The self-righteously named "Uniting and Strengthening America (USA) Act" (S. 1510) the Bush administration and Congressional leaders are currently zipping through the process is a blatant recipe for the suppression of all forms of dissent, not just "terrorism." It vastly expands the authority of the secret five-member courts that approve government requests to wiretap private citizens, allows government to monitor individuals private communications wherever they go, and so expansively defines "terrorism" that anyone who joins or donates to an organization that stages a demonstration during which someone throws a rock through a store window can be branded a "terrorist."

The economic and political repression go hand in hand in the current Administrations agenda. The long-term project to make the rich richer and the poor poorer demands a tough police state to keep the poor (including the formerly "middle-class" as they find themselves less and less able to afford the necessities of life) from rebelling and threatening the establishment. Since the November-December 1999 Seattle protests against economic globalization, weve seen an increasing toughness in governments response to dissent in all forms. As Patricia Nell Warren noted in her excellent articles in the June and September 2001 issues of Art & Understanding, people involved in acts of civil disobedience that used to be punished with small fines, probations or modest jail terms are now being hit with heavy financial penalties, felony charges and threatened sentences of a year or more.

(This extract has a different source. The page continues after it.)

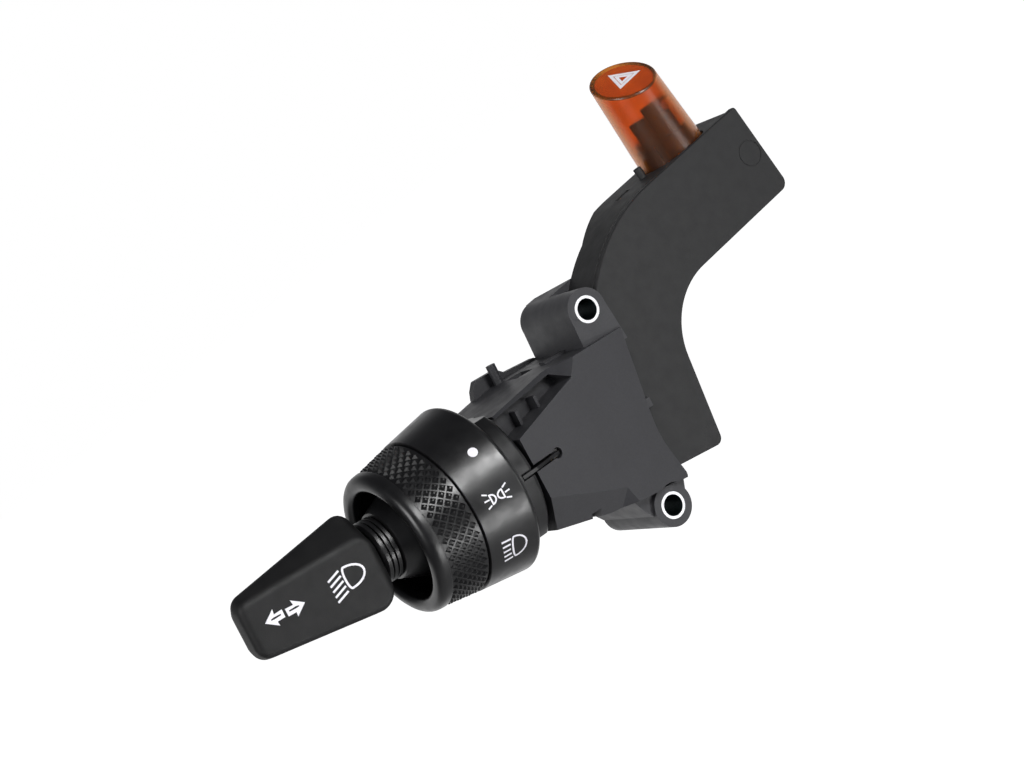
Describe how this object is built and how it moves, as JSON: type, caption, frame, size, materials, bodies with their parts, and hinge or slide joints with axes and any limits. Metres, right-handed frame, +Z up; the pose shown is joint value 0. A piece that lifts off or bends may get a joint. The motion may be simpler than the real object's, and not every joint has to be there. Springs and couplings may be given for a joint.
{
  "type": "combination_stalk_switch",
  "caption": "Left-hand steering column combination switch with indicator and beam lever, knurled light ring, hazard push button and curved arm on two mounting bosses",
  "frame": {"origin": "centre of the upper mounting sleeve's front face", "axes": "+X to the right along the arm, +Y forwards away from the driver along the mounting bores, +Z up"},
  "size_m": [0.1844, 0.0516, 0.0976],
  "materials": {
    "satin_black_plastic": "moulded glass-filled nylon, satin black",
    "grained_black_plastic": "fine-grained moulded nylon, black",
    "dark_grey_plastic": "moulded nylon, dark grey",
    "amber_lens": "translucent amber polycarbonate",
    "zinc_plated_steel": "bright zinc-plated steel",
    "spring_steel": "bare spring steel",
    "brass_contact": "bare brass",
    "tin_blade": "tin-plated copper blades",
    "lamp_glass": "clear lamp glass",
    "ivory_plastic": "natural acetal",
    "board_laminate": "phenolic laminate"
  },
  "bodies": {
    "housing": {"arm_shell": "satin_black_plastic", "arm_cover": "satin_black_plastic", "main_housing": "satin_black_plastic", "front_cover": "satin_black_plastic", "index_key": "satin_black_plastic", "rear_cover": "satin_black_plastic", "cover_screws": "zinc_plated_steel", "connector_shroud": "satin_black_plastic", "terminals": "tin_blade", "mounting_sleeves": "zinc_plated_steel", "guide_collar": "satin_black_plastic", "circlip": "spring_steel", "light_contact_plate": "brass_contact", "turn_contact_board": "board_laminate", "detent_cam": "ivory_plastic", "contact_base": "dark_grey_plastic", "pawl_pin": "zinc_plated_steel", "pawl_bracket": "dark_grey_plastic", "hazard_lamp_post": "dark_grey_plastic", "hazard_lamp": "lamp_glass", "lead_frame": "brass_contact"},
    "light_ring": {"symbol_ring": "satin_black_plastic", "grip_ring": "grained_black_plastic", "light_wiper": "brass_contact"},
    "turn_carrier_body": {"turn_carrier": "ivory_plastic", "turn_pins": "zinc_plated_steel", "beam_pin": "zinc_plated_steel", "turn_wiper": "brass_contact"},
    "lever": {"lever_stem": "dark_grey_plastic", "detent_plunger": "ivory_plastic", "detent_spring": "spring_steel", "neck_shroud": "satin_black_plastic", "lever_knob": "grained_black_plastic"},
    "hazard_button": {"hazard_cap": "amber_lens", "hazard_plunger": "dark_grey_plastic", "hazard_slider": "brass_contact", "hazard_spring": "spring_steel"},
    "cancel_pawl_body": {"cancel_pawl": "ivory_plastic"}
  },
  "joints": [
    {"name": "light_ring_turn", "type": "hinge", "parent": "housing", "child": "light_ring", "pos_m": [-0.04, 0.013, -0.01915], "axis": [-0.988, -0.0535, 0.1452], "range_deg": [-35, 35]},
    {"name": "turn_lever", "type": "hinge", "parent": "housing", "child": "turn_carrier_body", "pos_m": [-0.04741, 0.0126, -0.01806], "axis": [0.0541, -0.9985, 0], "range_deg": [-6, 6]},
    {"name": "beam_pull", "type": "hinge", "parent": "turn_carrier_body", "child": "lever", "pos_m": [-0.04741, 0.0126, -0.01806], "axis": [0.184, 0.01, 0.9829], "range_deg": [0, 5], "stiffness_Nm_per_rad": 0.6, "springref_deg": -2.86},
    {"name": "hazard_press", "type": "slide", "parent": "housing", "child": "hazard_button", "axis": [0, 0, -1], "range_m": [0, 0.004], "stiffness_N_per_m": 300, "springref_m": -0.001, "deforming": ["hazard_spring"]},
    {"name": "cancel_pawl_swing", "type": "hinge", "parent": "housing", "child": "cancel_pawl_body", "pos_m": [-0.00966, 0.02015, -0.02567], "axis": [0.0541, -0.9985, 0], "range_deg": [-12, 12], "stiffness_Nm_per_rad": 0.02}
  ]
}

It's clear that the bipartisan, corporate-owned American government - of which the Bush administration is just the most open and blatant part - has seized on the terrorist attacks as a Godsend for their anti-civil liberties agenda. Like Hitler seizing on the Reichstag fire as an excuse for building his dictatorship, Bush and his helpers in both major parties are seizing on the genuine terrorist peril to our country as an excuse to build an apparatus of repression in which "freedom" will remain a key part of our "we're-better-than-they-are" rhetoric but will cease to exist as a reality on our streets.